==== INFORMATION PROVIDED

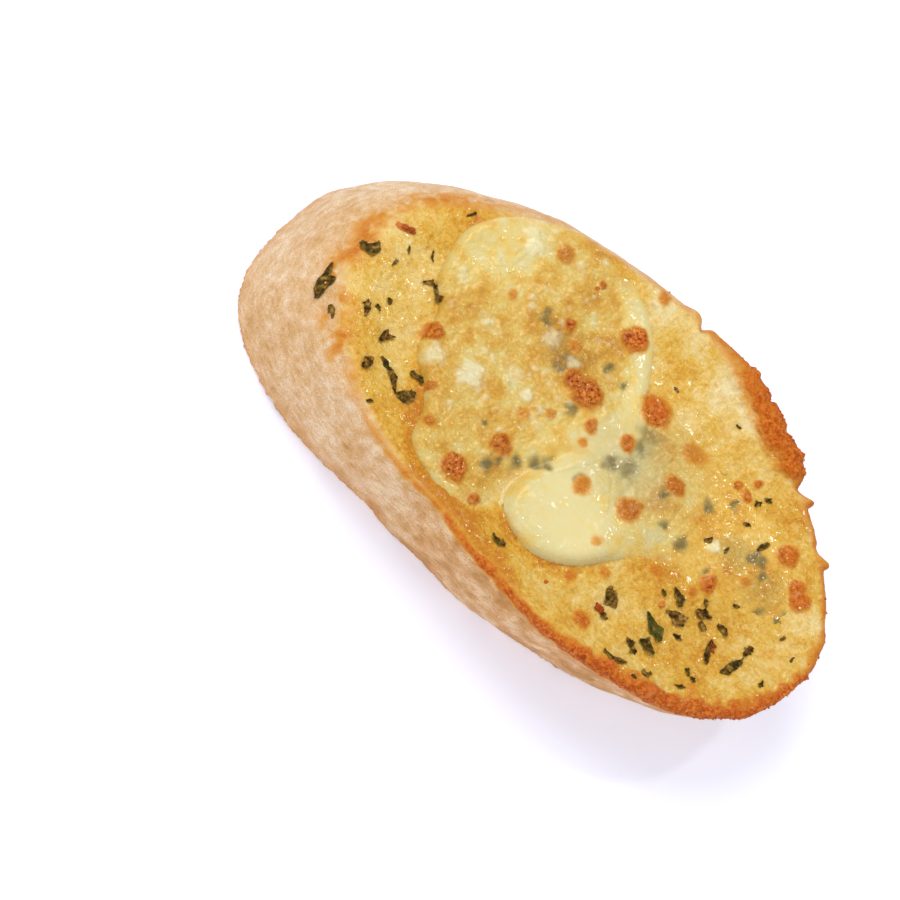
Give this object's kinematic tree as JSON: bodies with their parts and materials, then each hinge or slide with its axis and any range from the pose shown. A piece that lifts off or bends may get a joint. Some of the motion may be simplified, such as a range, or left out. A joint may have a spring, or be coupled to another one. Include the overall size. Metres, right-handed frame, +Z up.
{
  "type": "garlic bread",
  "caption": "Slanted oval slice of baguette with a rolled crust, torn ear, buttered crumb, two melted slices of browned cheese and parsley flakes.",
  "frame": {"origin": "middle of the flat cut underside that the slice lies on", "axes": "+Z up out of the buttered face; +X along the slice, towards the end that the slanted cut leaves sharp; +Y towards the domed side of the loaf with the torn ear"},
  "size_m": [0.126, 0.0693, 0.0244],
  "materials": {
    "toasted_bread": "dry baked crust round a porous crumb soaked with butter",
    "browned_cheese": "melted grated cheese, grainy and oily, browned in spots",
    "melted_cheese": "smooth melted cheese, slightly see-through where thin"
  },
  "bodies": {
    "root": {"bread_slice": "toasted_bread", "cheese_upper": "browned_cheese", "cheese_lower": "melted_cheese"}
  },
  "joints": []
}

========

◆ WHAT THE TASK REQUIRES: Copy each line above that contains the string "frame".

◆ EXERCISE SOLUTION:
Give this object's kinematic tree as JSON: bodies with their parts and materials, then each hinge or slide with its axis and any range from the pose shown. A piece that lifts off or bends may get a joint. Some of the motion may be simplified, such as a range, or left out. A joint may have a spring, or be coupled to another one. Include the overall size. Metres, right-handed frame, +Z up.
  "frame": {"origin": "middle of the flat cut underside that the slice lies on", "axes": "+Z up out of the buttered face; +X along the slice, towards the end that the slanted cut leaves sharp; +Y towards the domed side of the loaf with the torn ear"},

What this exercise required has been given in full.